Верлен, узнав об учиненном ею скандале, взялся за перо:
«Мадмуазель! Я хотел бы получить обратно мои бумаги, конфиденциальные письма, семейные портреты и документы, рукописи».
Если Эжени не принесет их в течение сорока восьми часов, он «будет иметь честь» подать жалобу самому прокурору Республики на то, что она незаконным образом удерживает принадлежащие ему вещи, материалы, «жизненно необходимые» ему для работы. «Я настаиваю, чтобы вы прекратили на меня клеветать, срывать афиши и подло, как вы на то способны, меня шантажировать». Его голыми руками не возьмешь!
Таким образом, Верлен был не в лучшем настроении, когда вечером 24 октября 1894 года на втором этаже кафе «Прокоп» состоялся доклад Лорана Тайада о его творчестве, за которым последовало представление крошечного отрывка из его пьесы «Мадам Обен». Сюжет был довольно незамысловатый: мадам Обен отказывается уехать с влюбленным в нее Пельтье. Внезапно появляется муж и вызывает на дуэль своего соперника, который его легко ранит. Муж прощает Пельтье, так как тот испытывает к его жене лишь платоническую любовь. «В сущности, здесь каждый выполнил свой долг», — заявляет муж перед занавесом.
Вечер, организованный Хавье Прива и двумя его помощниками, прошел безукоризненно. «Весь цвет» парижского общества, в том числе сам президент Республики, получили пригласительные билеты. Многие влиятельные лица, такие, как Ротшильды, герцогиня де Люнес, герцогиня д’Юзес и т. д., отказавшись от приглашения, прислали денежные пожертвования, другие просто вернули билеты.

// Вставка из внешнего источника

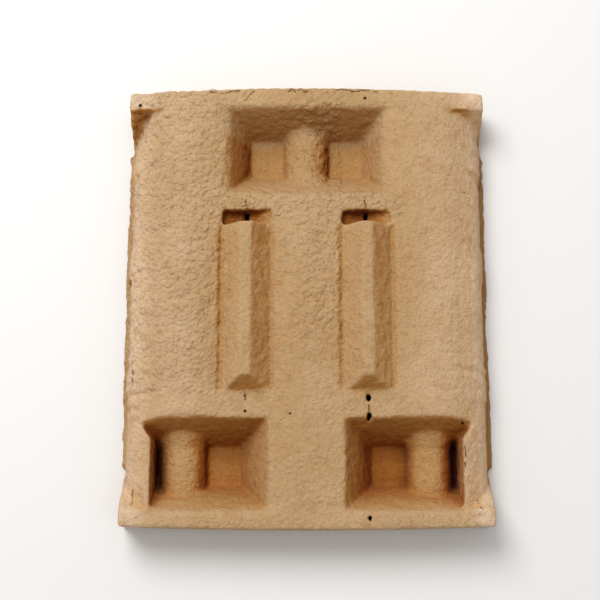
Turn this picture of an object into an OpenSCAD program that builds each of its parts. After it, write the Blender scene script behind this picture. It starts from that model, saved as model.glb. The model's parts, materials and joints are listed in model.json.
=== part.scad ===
// Moulded-pulp shipper tray for three bottles laid side by side, the middle
// one turned end for end. One piece of even wall, drawn as it lies with its
// open side down: rim on z = 0, the outer, felt side up, two necks at -Y and
// one at +Y. The wall is the outer form less the same form set in by "wall".

/* [Tray] */
// Width between the corner posts at the rim
base_w = 284; // [280:1:290]
// Width between the corner posts at the top
top_w = 280; // [274:1:284]
// Distance from the middle to the +Y corners, at the rim
back_y = 167.7; // [165:0.1:170]
// Distance from the middle to the -Y corners, at the rim
front_y = 170.5; // [168:0.1:173]
// How far the +Y end bows out between its corners
back_bow = 5.3; // [1:0.1:7]
// How far the -Y end bows out between its corners
front_bow = 2.5; // [1:0.1:5]
// Height of the plateau and the end strips
plateau_h = 44; // [40:0.5:50]
// Thickness of the moulded wall
wall = 4; // [3:0.25:4.5]
// Width of the flat strip along each end
strip_w = 12; // [11:0.5:14]

/* [Bottle vaults] */
// Distance between the bottles' axes
pitch = 93; // [92:0.5:94]
// Half-width of a vault, from the bottle's axis to the side wall
vault_half = 47.5; // [47:0.25:48.5]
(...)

Была издана шикарная программа вечера, иллюстрированная Казальсом, с рельефным медальоном по гравюре Александра Шарпентье, изображающим Тео де Бельфона[722]

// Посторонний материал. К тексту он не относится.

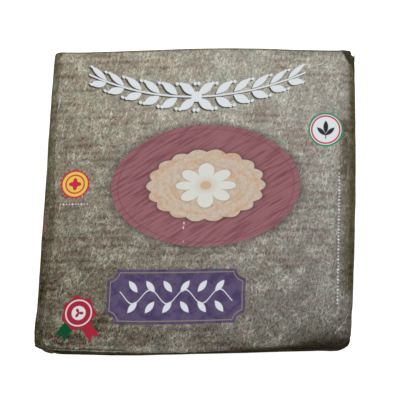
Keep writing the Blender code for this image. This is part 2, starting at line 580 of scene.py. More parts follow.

.Лепеллетье, Катулл Мендес, Арман Сильвестр находились в толпе приглашенных. Лоран Тайад с большой сердечностью зачитал свой трогательно-слащавый текст. Верлен в первом ряду зааплодировал, обнял докладчика, и тут со всех сторон на него посыпались дружеские приветствия. Пьесу приняли хорошо, хотя все сожалели, что она была такая короткая. Занавес упал уже через десять минут после того, как его подняли, тогда, когда интерес к постановке только начинал пробуждаться. Под конец вечера всеми овладела эйфория: декламировали стихи и пели песни, хором повторяя припев.
Приходила ли Эжени подтрунить над виновником торжества, как пишет об этом Тайад? Вполне возможно, хотя скандала она не устроила.

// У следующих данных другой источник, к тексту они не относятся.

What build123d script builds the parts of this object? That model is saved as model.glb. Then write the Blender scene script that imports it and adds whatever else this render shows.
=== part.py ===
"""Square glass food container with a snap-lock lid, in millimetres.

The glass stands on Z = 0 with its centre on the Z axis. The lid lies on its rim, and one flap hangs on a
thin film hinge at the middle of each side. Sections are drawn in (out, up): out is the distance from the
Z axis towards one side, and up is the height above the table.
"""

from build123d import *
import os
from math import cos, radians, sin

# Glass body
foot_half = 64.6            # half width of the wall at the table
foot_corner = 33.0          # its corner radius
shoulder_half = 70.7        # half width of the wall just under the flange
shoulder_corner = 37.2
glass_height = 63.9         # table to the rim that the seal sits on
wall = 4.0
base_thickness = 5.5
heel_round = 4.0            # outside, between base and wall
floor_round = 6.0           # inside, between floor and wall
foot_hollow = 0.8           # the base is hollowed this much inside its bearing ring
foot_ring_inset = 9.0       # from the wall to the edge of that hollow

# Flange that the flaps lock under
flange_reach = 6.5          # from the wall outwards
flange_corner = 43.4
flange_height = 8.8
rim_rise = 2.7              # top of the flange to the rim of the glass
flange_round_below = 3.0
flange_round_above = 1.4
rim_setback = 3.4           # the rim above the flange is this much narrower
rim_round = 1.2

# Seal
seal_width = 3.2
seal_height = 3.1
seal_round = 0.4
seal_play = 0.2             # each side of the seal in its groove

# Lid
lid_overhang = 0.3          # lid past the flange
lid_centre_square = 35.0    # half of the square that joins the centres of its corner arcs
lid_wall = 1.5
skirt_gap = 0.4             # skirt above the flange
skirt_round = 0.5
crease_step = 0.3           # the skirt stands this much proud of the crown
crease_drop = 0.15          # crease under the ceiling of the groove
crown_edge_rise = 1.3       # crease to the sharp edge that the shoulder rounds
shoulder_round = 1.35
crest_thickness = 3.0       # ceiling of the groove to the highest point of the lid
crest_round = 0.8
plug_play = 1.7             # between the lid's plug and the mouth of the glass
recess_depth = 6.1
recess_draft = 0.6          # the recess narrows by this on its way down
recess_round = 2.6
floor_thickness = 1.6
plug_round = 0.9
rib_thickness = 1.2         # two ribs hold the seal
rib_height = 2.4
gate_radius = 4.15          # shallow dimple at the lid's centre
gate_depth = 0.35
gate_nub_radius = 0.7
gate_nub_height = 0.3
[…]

Последние события произвели на Верлена глубокое впечатление. Он никак не мог утешиться из-за того, что рукопись неоконченной драмы «Людовик XVII» была разорвана в клочки: Верлен мечтал поставить ее с Сарой Бернар в роли наследника.
Чтобы забрать то, что еще находилось у этой чертовки Эжени, он был готов на любые жертвы. Он доказал это, подписав 3 ноября документ, дающий ей право забрать весь доход с вечера в кафе «Прокоп», то есть кругленькую сумму в восемьсот франков. Позднее Поль сделает новый шаг к примирению, а скорее, капитуляции: приближался праздник св. Евгении, и по случаю именин Эжени он написал сонет. Это, однако, вовсе не означает, что он хотел сделать ей комплимент.
Но Эжени не соблазнишь парой луидоров и александрийскими стихами. Она не захотела вернуть ни одежду, ни бумаги. Что же делать?
Габриэль де Итурри, узнав об упрямстве этой мегеры, не смог сдержать возмущения, заявив Казальсу, что, если потребуется, он сам пойдет к мадемуазель Кранц! Верлен, которому передали эти слова, горячо выразил свою благодарность. Его письмо от 27 ноября содержит все подробности, необходимые для осуществления этого намерения. В первую очередь — адрес: улица Сен-Виктор, дом 16 («в общем-то, отвратительное здание»), комната 17; затем — список конфискованного добра: белье, одежда, пара десятков книг (Малларме, Виктор Гюго, Сент-Бёв и т. д.), кое-какие журналы, портреты его самого и его друзей и, наконец, статьи и рукописи, озаглавленные «Эссе» и предназначавшиеся для издателя Перрена. «Вы знаете, что она лгунья, — добавляет он, — поэтому не дайте ей обвести себя вокруг пальца. Лучше запугайте ее и сообщите, что никакие клеветнические выпады в мой адрес совершенно не действуют ни на вас, ни на г-на де Монтескью, ни на кого из моих знакомых».